The next suggestion, open primaries, is something we have in Boston for municipal elections.  I should note that very few candidates here identify as Republicans (I think there was one running for Mayor), but that shouldn’t hold true for most places.

Why are so many extremist Republicans being elected to Congress? A large part of the reason is that highly motivated, extremist voters dominate the current Republican primary system. Mickey Edwards, the former congressman who is now at the Aspen Institute, wrote a book last year called “The Parties Versus The People: How to Turn Republicans and Democrats Into Americans.” At the top of his list of reforms is open primaries — which would allow anybody to vote for any candidate. Indeed, California has already adopted an open primary system, in which the top two vote-getters run against each other in the general election — even if they are from the same party. As Adam Nagourney wrote in The Times a few weeks ago, this reform is one of the reasons California’s Legislature has become less partisan and more productive. Chances are good that the same reform at the federal level would produce the same result.

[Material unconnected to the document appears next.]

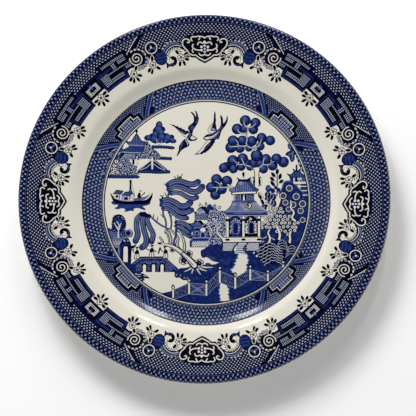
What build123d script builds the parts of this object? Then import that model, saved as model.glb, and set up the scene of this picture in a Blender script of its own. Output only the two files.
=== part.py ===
"""A round china dinner plate, built up the way a decorated plate is made.

A pressed and fired earthenware body carries four printed transfers (centre scene, well border, rim border
and edge band), and a thin clear glaze seals them in. The glaze is wiped off the foot ring before the last
firing, so it ends up as two separate coats: one over the face, the lip and the underside, and one inside
the foot ring. Millimetres, +Z up, the origin on the plate's axis at the level of the foot ring.
"""

from build123d import *
from math import atan, cos, degrees, radians, sin, tan
import os

# ---- driving dimensions ----
plate_radius = 130.0  # to the outermost point of the glazed lip
well_level = 6.4  # the body's flat well floor above the table
well_radius = 78.0  # where the flat floor starts to curve up
wall_slope = 34.0  # degrees, the steepest part of the well's wall
rim_slope = 14.5  # degrees, the broad rim
hollow_radius = 21.0  # the hollow curve between floor and wall
wall_run = 2.6  # the straight stretch of wall between its two curves
shoulder_radius = 11.0  # the rounded shoulder between wall and rim
body_thickness = 4.6  # floor, wall and the inner part of the rim
lip_thickness = 3.3
foot_contact_radius = 77.0  # the outer edge of the ring that stands on the table
foot_contact_width = 2.2
foot_inner_radius = 72.2  # where the foot's inner wall meets the recess
recess_level = 1.6  # the floor inside the foot ring, above the table
glaze_thickness = 0.25
print_thickness = 0.06  # ink and its flux
dry_foot_height = 0.7  # bare body above the table, where the glaze is wiped off

# ---- where each printed transfer lies, as radii ----
scene_radius = 73.6
well_border_radius = 88.5
rim_border_inner = 95.0
edge_band_inner = 124.2


def face_lines():
    """The body's upper line in the XZ half plane, from the axis out to where the lip starts to round."""
    floor = Line((0, well_level), (well_radius, well_level))
    hollow = JernArc(floor @ 1, floor % 1, hollow_radius, wall_slope)
    wall = Line(hollow @ 1, hollow @ 1 + (hollow % 1) * wall_run)
    shoulder = JernArc(wall @ 1, wall % 1, shoulder_radius, rim_slope - wall_slope)
    lip_reach = lip_thickness / 2 * (1 + sin(radians(rim_slope)))
    run = plate_radius - glaze_thickness - lip_reach - (shoulder @ 1).X
    rim = Line(shoulder @ 1, shoulder @ 1 + Vector(run, run * tan(radians(rim_slope))))
    return [floor, hollow, wall, shoulder, rim]


def underside_lines(lip_end, rim_length):
    """The body's lower line, from the foot ring's contact edge out to the underside of the lip."""
    outer_radius = hollow_radius + body_thickness
    start_angle = 4.0
    centre = Vector(well_radius, well_level + hollow_radius)
    a = radians(start_angle)
    heel = centre + Vector(outer_radius * sin(a), -outer_radius * cos(a))
    foot_wall = Line((foot_contact_radius, 0), heel)
    hollow = JernArc(heel, (cos(a), sin(a)), outer_radius, wall_slope - start_angle)
    wall = Line(hollow @ 1, hollow @ 1 + (hollow % 1) * wall_run)
    taper = degrees(atan((body_thickness - lip_thickness) / rim_length))
    bend = rim_slope + taper - wall_slope
    shoulder = JernArc(wall @ 1, wall % 1, shoulder_radius - body_thickness, bend)
    return [foot_wall, hollow, wall, shoulder, Line(shoulder @ 1, lip_end)]


def foot_and_recess_lines():
    """The contact ring, the foot's inner wall, the recess floor and the plate's axis."""
    contact_inner = foot_contact_radius - foot_contact_width
    return [
        Line((0, well_level), (0, recess_level)),
        Line((0, recess_level), (foot_inner_radius, recess_level)),
        Line((foot_inner_radius, recess_level), (contact_inner, 0)),
        Line((contact_inner, 0), (foot_contact_radius, 0)),
    ]


def near(face, x, y):
    """The corner of a section that lies closest to a point."""
    return face.vertices().sort_by_distance((x, y, 0))[0]


def body_section():
    """The fired body as a closed face in the XZ half plane, with a fully rounded lip."""
    face = face_lines()
    rim = face[-1]
    rim_end = rim @ 1
    along = rim % 1
    down = Vector(along.Y, -along.X)
    lip_end = rim_end + down * lip_thickness
    lip_tip = rim_end + down * (lip_thickness / 2) + along * (lip_thickness / 2)
    lip = ThreePointArc(rim_end, lip_tip, lip_end)
    outline = face + [lip] + underside_lines(lip_end, rim.length) + foot_and_recess_lines()
    section = make_face(Curve() + outline)
    heel = near(section, foot_contact_radius + 2.8, 1.9)
    section = fillet(heel, 1.6)
    section = fillet(near(section, foot_inner_radius, recess_level), 1.6)
    section = fillet(near(section, foot_contact_radius, 0), 0.6)
    return fillet(near(section, foot_contact_radius - foot_contact_width, 0), 0.5)


def ring(inner, outer, low, high):
    """A rectangle in the half plane that picks out the radii from inner to outer."""
    return Pos((inner + outer) / 2, (low + high) / 2) * Rectangle(outer - inner, high - low)


def upper_half():
    """Everything above the middle of the plate's thickness, so only the face and half the lip."""
    rim_end = face_lines()[-1] @ 1
    lip_middle = rim_end.Y - lip_thickness / 2 * cos(radians(rim_slope))
    inside = well_radius + 8
    corners = [
        (0, well_level - 2),
        (inside, well_level - 0.5),
        (inside + 12, well_level + 4),
        (rim_end.X, lip_middle),
        (plate_radius + 5, lip_middle),
        (plate_radius + 5, 60),
        (0, 60),
    ]
    return make_face(Polyline(*corners, close=True))


def turned(section):
    """Turns a section in the XZ half plane round the plate's axis."""
    return revolve(Plane.XZ * section, Axis.Z, 360)


body = body_section()
inked = (offset(body, print_thickness) - body) & upper_half()
scene = inked & ring(0, scene_radius, 0, 60)
well_border = inked & ring(scene_radius, well_border_radius, 0, 60)
rim_border = inked & ring(rim_border_inner, edge_band_inner, 0, 60)
edge_band = inked & ring(edge_band_inner, (face_lines()[-1] @ 1).X, 0, 60)

glaze = (offset(body, glaze_thickness) - body) & ring(0, plate_radius + 5, -5, 60)
foot_middle = foot_contact_radius - foot_contact_width / 2
recess_glaze = glaze & ring(0, foot_middle, dry_foot_height, well_level - 1)
wiped = ring(0, foot_middle, -5, well_level - 1)
wiped += ring(foot_middle - 1, plate_radius + 5, -5, dry_foot_height)
outer_glaze = glaze - wiped - scene - well_border - rim_border - edge_band

nodes = {
    "earthenware_body": body,
    "centre_scene_print": scene,
    "well_border_print": well_border,
    "rim_border_print": rim_border,
    "edge_band_print": edge_band,
    "outer_glaze_coat": outer_glaze,
    "base_recess_glaze": recess_glaze,
}

os.makedirs("parts", exist_ok=True)
for name, section in nodes.items():
    solid = turned(section)
    box = solid.bounding_box()
    print(name, round(solid.volume / 1000, 3), "cm3", len(solid.solids()), "solid", box.min, box.max)
    export_step(solid, f"parts/{name}.step")
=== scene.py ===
"""A blue-and-white printed dinner plate on a pale floor.

The decoration is drawn here by code, in millimetres, as flat shapes painted one over another. Each printed
sheet is cut into triangles along those shapes, and each triangle keeps the tone of its topmost shape as an
amount of ink. One glaze material turns that ink into cream, washes of cobalt, and near-black line.
"""

import math

import bpy
import numpy as np
from mathutils import Matrix, Vector
from mathutils.geometry import delaunay_2d_cdt


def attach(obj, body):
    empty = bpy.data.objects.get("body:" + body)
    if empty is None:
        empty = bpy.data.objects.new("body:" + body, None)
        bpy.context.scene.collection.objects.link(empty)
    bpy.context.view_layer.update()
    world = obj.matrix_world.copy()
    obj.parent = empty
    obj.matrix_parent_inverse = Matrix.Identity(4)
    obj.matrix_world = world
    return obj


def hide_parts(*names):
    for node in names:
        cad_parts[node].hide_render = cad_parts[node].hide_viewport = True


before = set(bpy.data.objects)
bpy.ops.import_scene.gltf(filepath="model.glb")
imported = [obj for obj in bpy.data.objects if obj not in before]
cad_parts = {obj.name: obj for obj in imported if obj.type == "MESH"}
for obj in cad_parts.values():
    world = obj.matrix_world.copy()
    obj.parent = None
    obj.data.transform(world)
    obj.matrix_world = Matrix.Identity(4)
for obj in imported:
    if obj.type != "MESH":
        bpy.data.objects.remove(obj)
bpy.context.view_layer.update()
bpy.context.scene.frame_set(1)

# ---- the plate's profile, in millimetres, as the CAD has it ----
PLATE_RADIUS = 130.0
BODY_FLOOR = 6.4  # the body's flat floor above the table
WELL_RADIUS = 78.0  # where the flat floor starts to curve up
WALL_SLOPE = math.radians(34.0)
RIM_SLOPE = math.radians(14.5)
UNDER_RIM_SLOPE = RIM_SLOPE + math.radians(2.2)  # the rim thins towards the lip
HOLLOW_RADIUS = 21.0
HOLLOW_MIDDLE = BODY_FLOOR + HOLLOW_RADIUS
WALL_RUN = 2.6  # the straight stretch of wall
SHOULDER_RADIUS = 11.0
BODY_THICKNESS = 4.6
LIP_THICKNESS = 3.3
GLAZE = 0.25
FOOT_RADIUS = 77.0
DRY_FOOT = 0.7  # height of bare body at the foot, where the glaze is wiped off

# ---- where the printed sheets lie, as radii ----
SHEETS_MEET = 93.6  # where the centre sheet stops and the rim sheet starts
EDGE_BAND_START = 124.0
EDGE_BAND_END = 131.2  # over the lip, along the canvas
LIP_START = 127.6  # the mesh is finer from here on
SCENE_EDGE = 71.7
WELL_BORDER_END = 87.5
PRINT_OFFSET = np.array([0.95, -1.5])  # the centre transfer was laid on a little off the middle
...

California also provides an example that could reduce, if not end, gerrymandering.

As a tool to entrench the party in power, few maneuvers can beat gerrymandering. It’s another reason that the Tea Party Republicans can pursue an agenda that most citizens disagree with: thanks to gerrymandering, their districts could not be safer. Here, again, California offers a better model. It has a 14-person commission made up of five Democrats, five Republicans and four people unaffiliated with either party. In 2011, the new commission redrew lines in a way that broadened the diversity of many districts. That is exactly what should happen everywhere.

Nocera talks about bringing back small donors.  I think this will take a Congressional change to modify or repeal Citizens United.

Many of these suggestions have to be implemented on the state/local level, but we should start talking about them now.  Change comes slowly because of “tradition” and people wanting to retain power, but unless something changes we are going to sink further and further into dysfunction.